Grays Harbor County PUD No. 1 found no additional costs related to commerce's proposed rules, but estimated its costs to comply with the statute to be $419,898.40 per year.3 Costs to comply with the statute do not count toward the minor cost threshold; only additional costs resulting from the agency's proposed rules count toward the minor cost threshold.
Commerce has determined that the proposed rules do not impose more-than-minor costs on businesses in the industry and that a small business economic impact statement is not required.
March 23, 2022
Policy Advisor and Rules Coordinator
WAC 194-40-370Accounting for electricity from storage resources.
(1) The eligibility of renewable or nonemitting electricity to demonstrate compliance with CETA is not affected by the use of storage resources.
(2) Except for storage resources located on the customer side of a retail meter, any electrical consumption or loss resulting from the charging, holding, and discharging of storage resources is not considered retail electric load as defined in RCW 19.405.020
(3) Any consumption or loss resulting from the charging, holding, and discharging of storage resources located on the customer side of a retail meter is considered retail electric load for the purpose of compliance with CETA.
WAC 194-40-410Use of renewable energy credits other than unbundled RECs to comply with the greenhouse gas neutral standard.
(1) A utility may use a REC other than an unbundled REC to comply with the requirements of RCW 19.405.040
(1)(a) or to demonstrate performance compared to an interim target established under RCW 19.405.060
(1) only if the utility complies with the requirements of this section.
(2) The utility must acquire the REC and the electricity associated with the REC in a single transaction through ownership or control of the generating facility or through a contract for purchase or exchange.
(3) The electricity associated with the REC must be:
(a) From a generating facility located within the utility's service area or balancing authority area; or
(b) Acquired by the utility at one of the following points of delivery:
(i) The transmission or distribution system of an electric utility (as defined in RCW 19.405.020
(ii) The transmission system of the Bonneville Power Administration;
(iii) The transmission system of any entity that is a participant in an organized electricity market located in the Western Interconnection in which the electric utility is a participant; or
(iv) Another point of delivery designated by the utility for the purpose of subsequent delivery to the utility.
(4) The electricity associated with the REC must be from a generating facility or contract that is part of a resource portfolio reasonably expected to be capable of serving at least 80 percent of the utility's retail electric load over each compliance period.
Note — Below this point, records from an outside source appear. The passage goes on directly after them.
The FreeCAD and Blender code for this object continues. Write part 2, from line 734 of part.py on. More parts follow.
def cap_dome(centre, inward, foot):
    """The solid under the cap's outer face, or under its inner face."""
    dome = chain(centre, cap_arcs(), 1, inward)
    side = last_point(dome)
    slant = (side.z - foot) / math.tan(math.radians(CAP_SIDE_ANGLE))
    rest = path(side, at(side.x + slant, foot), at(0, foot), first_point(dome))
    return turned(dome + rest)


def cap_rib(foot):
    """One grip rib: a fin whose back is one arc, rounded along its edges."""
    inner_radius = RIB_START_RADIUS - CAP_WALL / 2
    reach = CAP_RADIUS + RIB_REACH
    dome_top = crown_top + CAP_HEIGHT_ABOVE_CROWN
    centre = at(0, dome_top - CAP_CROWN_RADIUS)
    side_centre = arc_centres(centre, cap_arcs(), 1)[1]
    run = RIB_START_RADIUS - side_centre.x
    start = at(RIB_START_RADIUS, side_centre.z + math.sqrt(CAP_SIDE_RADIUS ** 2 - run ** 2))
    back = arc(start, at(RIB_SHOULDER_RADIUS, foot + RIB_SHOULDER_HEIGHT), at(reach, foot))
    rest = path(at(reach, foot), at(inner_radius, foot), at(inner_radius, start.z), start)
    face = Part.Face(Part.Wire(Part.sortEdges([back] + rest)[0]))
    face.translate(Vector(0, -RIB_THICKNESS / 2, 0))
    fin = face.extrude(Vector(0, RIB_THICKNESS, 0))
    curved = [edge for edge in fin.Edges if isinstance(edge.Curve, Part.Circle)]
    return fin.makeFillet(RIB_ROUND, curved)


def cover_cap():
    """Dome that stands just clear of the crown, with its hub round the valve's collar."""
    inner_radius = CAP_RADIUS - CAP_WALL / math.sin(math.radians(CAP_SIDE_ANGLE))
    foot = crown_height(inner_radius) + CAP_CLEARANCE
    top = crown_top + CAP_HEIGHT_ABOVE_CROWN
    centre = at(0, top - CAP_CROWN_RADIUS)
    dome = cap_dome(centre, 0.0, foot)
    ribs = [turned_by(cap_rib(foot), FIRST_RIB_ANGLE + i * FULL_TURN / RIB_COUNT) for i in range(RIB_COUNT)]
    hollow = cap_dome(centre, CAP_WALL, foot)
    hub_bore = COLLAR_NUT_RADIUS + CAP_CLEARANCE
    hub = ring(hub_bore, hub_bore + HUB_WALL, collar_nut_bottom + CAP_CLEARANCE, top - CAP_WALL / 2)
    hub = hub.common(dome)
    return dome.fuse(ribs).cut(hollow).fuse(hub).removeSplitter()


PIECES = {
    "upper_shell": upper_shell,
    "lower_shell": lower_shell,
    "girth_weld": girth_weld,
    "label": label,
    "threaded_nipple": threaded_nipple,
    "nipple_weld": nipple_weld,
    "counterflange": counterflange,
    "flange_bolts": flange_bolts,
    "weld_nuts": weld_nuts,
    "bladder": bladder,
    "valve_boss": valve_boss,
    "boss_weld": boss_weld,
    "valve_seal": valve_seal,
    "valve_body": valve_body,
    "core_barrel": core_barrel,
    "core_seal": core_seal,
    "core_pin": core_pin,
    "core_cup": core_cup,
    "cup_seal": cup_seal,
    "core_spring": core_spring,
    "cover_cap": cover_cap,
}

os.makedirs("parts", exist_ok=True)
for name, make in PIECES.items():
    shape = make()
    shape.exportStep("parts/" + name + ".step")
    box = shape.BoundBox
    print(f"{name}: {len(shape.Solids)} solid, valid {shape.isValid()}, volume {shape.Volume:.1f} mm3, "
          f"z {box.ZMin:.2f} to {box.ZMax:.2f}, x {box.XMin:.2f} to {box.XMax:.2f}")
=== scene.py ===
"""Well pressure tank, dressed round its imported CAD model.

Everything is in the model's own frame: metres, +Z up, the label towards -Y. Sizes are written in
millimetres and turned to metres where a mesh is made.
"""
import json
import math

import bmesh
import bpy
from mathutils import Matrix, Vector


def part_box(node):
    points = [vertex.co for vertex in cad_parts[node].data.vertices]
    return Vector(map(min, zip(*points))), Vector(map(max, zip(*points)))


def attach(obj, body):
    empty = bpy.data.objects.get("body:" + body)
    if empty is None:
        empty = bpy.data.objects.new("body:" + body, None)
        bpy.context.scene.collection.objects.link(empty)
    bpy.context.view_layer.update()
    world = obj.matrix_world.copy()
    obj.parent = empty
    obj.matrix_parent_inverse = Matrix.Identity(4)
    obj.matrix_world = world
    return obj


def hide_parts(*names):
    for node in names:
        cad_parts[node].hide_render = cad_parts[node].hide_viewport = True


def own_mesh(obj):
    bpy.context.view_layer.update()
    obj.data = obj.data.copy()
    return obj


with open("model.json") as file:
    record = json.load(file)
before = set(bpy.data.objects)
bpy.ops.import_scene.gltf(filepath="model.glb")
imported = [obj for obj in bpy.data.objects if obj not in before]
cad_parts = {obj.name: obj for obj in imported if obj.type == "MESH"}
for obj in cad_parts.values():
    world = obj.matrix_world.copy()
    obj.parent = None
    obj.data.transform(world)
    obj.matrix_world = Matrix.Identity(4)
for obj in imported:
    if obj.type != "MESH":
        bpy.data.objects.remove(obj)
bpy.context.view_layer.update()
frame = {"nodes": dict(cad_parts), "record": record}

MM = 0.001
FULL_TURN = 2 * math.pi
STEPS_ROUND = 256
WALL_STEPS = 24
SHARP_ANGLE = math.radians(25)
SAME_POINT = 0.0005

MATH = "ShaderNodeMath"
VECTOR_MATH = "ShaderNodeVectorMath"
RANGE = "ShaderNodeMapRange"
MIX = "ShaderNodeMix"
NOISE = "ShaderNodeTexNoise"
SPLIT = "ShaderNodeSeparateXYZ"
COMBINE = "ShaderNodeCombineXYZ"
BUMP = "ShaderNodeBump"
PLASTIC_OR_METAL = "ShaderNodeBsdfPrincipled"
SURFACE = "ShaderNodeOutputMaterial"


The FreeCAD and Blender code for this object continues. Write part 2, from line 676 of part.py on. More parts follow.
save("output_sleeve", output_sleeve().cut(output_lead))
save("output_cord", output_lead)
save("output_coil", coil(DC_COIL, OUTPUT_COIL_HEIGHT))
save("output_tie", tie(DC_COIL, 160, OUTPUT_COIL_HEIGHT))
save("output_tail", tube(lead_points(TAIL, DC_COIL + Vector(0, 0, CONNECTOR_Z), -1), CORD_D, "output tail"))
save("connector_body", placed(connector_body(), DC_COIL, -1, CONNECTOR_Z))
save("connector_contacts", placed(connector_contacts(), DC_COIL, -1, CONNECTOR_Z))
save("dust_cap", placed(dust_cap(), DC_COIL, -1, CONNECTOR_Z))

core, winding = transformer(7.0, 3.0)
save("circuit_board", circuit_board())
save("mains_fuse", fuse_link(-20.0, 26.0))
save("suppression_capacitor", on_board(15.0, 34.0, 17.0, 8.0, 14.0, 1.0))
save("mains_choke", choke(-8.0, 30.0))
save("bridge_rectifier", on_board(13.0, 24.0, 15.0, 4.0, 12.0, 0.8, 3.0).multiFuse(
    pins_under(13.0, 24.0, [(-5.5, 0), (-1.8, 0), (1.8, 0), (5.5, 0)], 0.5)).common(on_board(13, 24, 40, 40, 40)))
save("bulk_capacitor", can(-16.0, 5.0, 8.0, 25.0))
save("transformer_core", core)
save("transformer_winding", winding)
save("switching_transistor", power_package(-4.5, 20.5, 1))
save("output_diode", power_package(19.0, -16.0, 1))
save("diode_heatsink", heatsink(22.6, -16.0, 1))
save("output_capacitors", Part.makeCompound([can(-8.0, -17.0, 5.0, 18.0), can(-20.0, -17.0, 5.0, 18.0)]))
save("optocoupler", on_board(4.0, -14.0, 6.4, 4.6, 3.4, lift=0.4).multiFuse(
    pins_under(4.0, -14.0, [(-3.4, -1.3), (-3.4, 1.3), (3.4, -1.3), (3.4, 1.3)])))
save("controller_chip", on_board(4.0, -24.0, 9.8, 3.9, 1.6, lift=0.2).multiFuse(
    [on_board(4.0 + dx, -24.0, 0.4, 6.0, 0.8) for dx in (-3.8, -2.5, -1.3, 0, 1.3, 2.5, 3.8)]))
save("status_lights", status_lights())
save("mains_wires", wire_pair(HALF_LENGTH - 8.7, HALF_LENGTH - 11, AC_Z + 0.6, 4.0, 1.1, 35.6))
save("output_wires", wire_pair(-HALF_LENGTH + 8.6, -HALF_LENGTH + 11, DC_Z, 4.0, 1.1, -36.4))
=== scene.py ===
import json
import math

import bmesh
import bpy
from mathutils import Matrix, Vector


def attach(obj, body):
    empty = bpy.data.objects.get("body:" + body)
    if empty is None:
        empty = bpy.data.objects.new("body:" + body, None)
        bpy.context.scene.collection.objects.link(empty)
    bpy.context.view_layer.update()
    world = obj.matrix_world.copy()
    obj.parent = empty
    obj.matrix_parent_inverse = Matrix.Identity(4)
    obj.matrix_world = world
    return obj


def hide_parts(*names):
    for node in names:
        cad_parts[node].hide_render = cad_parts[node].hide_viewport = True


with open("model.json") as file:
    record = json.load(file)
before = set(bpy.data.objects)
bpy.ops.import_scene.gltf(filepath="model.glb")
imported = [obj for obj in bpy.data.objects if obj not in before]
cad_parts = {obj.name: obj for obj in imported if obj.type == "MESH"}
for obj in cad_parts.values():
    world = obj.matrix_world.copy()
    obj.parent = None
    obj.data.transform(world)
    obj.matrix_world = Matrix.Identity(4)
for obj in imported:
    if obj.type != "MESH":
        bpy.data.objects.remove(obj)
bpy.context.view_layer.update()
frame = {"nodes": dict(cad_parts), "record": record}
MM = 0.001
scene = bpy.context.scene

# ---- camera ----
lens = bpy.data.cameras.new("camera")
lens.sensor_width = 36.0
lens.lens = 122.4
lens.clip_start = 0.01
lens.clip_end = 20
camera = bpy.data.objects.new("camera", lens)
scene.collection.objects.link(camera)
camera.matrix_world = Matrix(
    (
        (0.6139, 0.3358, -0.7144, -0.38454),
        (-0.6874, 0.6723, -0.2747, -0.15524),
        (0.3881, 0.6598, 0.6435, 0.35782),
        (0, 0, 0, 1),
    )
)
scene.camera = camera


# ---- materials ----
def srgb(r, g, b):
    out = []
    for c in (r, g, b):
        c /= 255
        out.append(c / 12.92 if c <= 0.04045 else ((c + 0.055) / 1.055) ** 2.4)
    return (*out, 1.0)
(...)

Each utility required under RCW 19.280.030
(1) to prepare an integrated resource plan must demonstrate compliance with this requirement by, at a minimum, showing through an hourly analysis that the expected renewable or nonemitting output of the resource portfolio could be generated and delivered to serve at least 80 percent of expected retail electric load. This demonstration must use inputs and assumptions consistent with the utility's integrated resource plan and may be updated with changes in its resource portfolio.
(5) A REC is not eligible under this section if the utility sells or otherwise transfers ownership of the electricity associated with the REC in a transaction that (a) contractually specifies the source of the electricity by fuel source or as renewable or (b) transfers the nonpower attributes of the electricity.
WAC 194-40-415Use of renewable energy credits to comply with the 100 percent renewable or nonemitting standard.
(1) Except as provided in subsection (2) of this section, a utility may not use a REC to comply with the requirements of RCW 19.405.050
(a) The utility acquired the REC and the electricity associated with the REC in a single transaction through ownership or control of the generating facility or through a contract for purchase or exchange; and
(b) The utility did not use the associated electricity for any purpose other than supplying electricity to its Washington retail electric customers.
(2) A utility may use any REC to comply with the requirements of RCW 19.405.050
(a) The utility acquired the REC through participation in a clean electricity market;
(b) The REC is associated with electricity acquired through participation in a clean electricity market; and
(c) The utility obtained all electricity supplied to its retail customers from clean electricity markets.
(3) For purposes of this section, "clean electricity market" means an organized wholesale electricity market that provides for the physical delivery of electricity and excludes electricity from fossil fuel and unspecified sources.
WAC 194-40-420Safeguards to prevent double counting of unbundled RECs.
(1) A utility may use an unbundled REC as an alternative compliance option, as provided in RCW 19.405.040
(1)(b), only if the utility demonstrates that there is no double counting of any nonpower attribute associated with that REC by complying with the requirements of this section.
(2) Except as provided in subsection (4) of this section, a utility may use an unbundled REC for alternative compliance only if the utility demonstrates:
(a) The associated electricity was sold, delivered, or transferred without specifying fuel sources or nonpower attributes and under a contract expressly stating the fuel source or nonpower attributes are not included; and
(b) The associated electricity was not delivered, reported, or claimed as a zero-emission specified source or assigned the emissions rate of the renewable generating facility under a GHG program.
(3) A utility's demonstration under this section may be met by documentation that the entity providing the unbundled REC:
(a) Provides contract, confirmation, or other transaction terms that comply with the requirements of subsection (2) of this section;
(b) Was a party to or otherwise has knowledge of the transaction in which the associated electricity was sold or transferred and attests to complying with the requirements of subsection (2) of this section; or
(c) Obtained the unbundled REC from an entity that attests that it and all previous owners of the REC transferred the REC using transaction terms complying with the requirements of (a) or (b) of this subsection.
(4) To claim and retire an unbundled REC for alternative compliance where the Washington-eligible RECs were created by renewable electricity marketed by BPA, a utility must demonstrate the REC was not associated with electricity from a system sale from BPA directly into a state with a GHG program and to an entity regulated by the state GHG program. The RECs are calculated based on the same vintage year as the year in which the electricity was imported to the state with the GHG program.
(5) For the purposes of this section, "GHG program" includes any governmental program outside of Washington that caps or limits greenhouse gas emissions or requires the purchase, surrender, or retirement of greenhouse gas allowances, if the scope of the greenhouse gas program includes electricity imported from outside the governmental jurisdiction and does not require the retirement of RECs for such imported electricity.
(6) This section sets only the minimum requirements necessary to demonstrate that no double counting has occurred. The auditor may request that the utility produce other evidence or recommend specific actions for the utility to consider to demonstrate that there is no double counting of nonpower attributes.